Data block:
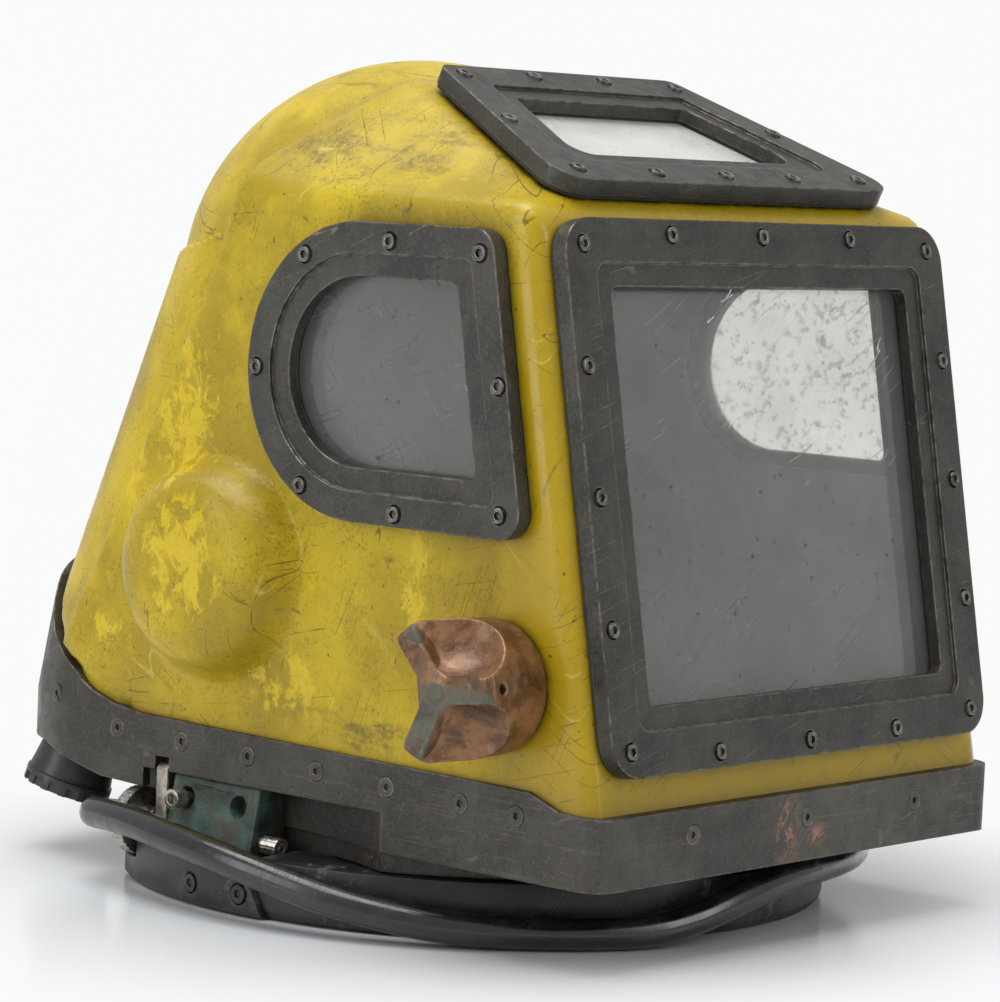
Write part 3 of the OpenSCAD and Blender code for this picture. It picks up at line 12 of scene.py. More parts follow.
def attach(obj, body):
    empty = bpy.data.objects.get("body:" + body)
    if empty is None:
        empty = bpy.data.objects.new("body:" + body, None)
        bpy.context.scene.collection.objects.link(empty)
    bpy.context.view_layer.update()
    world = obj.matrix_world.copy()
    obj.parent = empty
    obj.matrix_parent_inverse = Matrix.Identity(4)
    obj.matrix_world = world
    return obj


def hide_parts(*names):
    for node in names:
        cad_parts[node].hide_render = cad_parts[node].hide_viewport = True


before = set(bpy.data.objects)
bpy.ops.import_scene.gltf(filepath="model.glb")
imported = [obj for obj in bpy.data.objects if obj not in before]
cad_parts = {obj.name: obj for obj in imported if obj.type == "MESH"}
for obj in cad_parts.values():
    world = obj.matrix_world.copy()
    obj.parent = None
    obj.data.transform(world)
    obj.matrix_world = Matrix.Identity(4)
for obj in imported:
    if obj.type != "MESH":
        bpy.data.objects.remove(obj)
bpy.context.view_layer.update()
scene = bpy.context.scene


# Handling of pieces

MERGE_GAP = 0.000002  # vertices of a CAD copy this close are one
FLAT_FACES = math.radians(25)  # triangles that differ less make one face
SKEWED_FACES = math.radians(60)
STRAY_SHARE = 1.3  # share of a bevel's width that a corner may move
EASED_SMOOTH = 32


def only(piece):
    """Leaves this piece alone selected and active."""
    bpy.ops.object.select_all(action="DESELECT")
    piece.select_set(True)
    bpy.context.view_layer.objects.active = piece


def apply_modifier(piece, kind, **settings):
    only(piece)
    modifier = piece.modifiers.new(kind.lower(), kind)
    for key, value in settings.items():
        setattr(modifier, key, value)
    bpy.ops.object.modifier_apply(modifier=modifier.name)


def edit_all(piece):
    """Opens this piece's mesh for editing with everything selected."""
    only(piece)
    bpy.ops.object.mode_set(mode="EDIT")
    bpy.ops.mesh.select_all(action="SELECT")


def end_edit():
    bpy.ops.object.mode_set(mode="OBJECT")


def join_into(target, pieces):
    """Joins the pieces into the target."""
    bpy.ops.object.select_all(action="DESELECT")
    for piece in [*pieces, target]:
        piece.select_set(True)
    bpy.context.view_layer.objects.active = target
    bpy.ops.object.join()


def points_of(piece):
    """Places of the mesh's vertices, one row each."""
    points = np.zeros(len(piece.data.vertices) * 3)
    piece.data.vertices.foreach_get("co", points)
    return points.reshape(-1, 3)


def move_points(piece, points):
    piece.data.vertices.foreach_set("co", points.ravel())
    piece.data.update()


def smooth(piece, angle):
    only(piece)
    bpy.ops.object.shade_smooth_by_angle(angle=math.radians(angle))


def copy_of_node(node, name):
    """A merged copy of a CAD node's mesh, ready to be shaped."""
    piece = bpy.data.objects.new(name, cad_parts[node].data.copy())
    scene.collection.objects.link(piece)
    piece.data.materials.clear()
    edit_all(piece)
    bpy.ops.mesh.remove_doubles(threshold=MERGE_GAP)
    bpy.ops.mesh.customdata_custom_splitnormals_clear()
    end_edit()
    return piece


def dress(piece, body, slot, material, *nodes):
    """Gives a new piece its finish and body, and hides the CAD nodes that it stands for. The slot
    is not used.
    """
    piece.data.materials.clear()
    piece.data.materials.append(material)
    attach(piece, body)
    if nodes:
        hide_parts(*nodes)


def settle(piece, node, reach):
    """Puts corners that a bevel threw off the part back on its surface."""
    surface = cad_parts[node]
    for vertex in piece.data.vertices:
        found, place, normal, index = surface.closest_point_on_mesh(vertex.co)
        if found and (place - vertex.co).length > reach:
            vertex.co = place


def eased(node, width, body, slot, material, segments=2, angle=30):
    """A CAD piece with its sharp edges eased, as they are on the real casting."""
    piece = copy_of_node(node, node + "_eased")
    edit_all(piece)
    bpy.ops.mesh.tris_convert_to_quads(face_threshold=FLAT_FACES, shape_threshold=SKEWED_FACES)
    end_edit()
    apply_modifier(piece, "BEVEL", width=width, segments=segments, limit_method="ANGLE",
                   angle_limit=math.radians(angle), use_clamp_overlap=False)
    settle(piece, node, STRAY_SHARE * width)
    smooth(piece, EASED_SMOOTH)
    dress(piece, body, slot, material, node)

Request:
Transcribe nothing but the lines from the line with "imported = [obj" through the line with "bpy.ops.object.modifier_apply(modifier=modifier.name)", reproducing each exactly.

The answer:
imported = [obj for obj in bpy.data.objects if obj not in before]
cad_parts = {obj.name: obj for obj in imported if obj.type == "MESH"}
for obj in cad_parts.values():
    world = obj.matrix_world.copy()
    obj.parent = None
    obj.data.transform(world)
    obj.matrix_world = Matrix.Identity(4)
for obj in imported:
    if obj.type != "MESH":
        bpy.data.objects.remove(obj)
bpy.context.view_layer.update()
scene = bpy.context.scene


# Handling of pieces

MERGE_GAP = 0.000002  # vertices of a CAD copy this close are one
FLAT_FACES = math.radians(25)  # triangles that differ less make one face
SKEWED_FACES = math.radians(60)
STRAY_SHARE = 1.3  # share of a bevel's width that a corner may move
EASED_SMOOTH = 32


def only(piece):
    """Leaves this piece alone selected and active."""
    bpy.ops.object.select_all(action="DESELECT")
    piece.select_set(True)
    bpy.context.view_layer.objects.active = piece


def apply_modifier(piece, kind, **settings):
    only(piece)
    modifier = piece.modifiers.new(kind.lower(), kind)
    for key, value in settings.items():
        setattr(modifier, key, value)
    bpy.ops.object.modifier_apply(modifier=modifier.name)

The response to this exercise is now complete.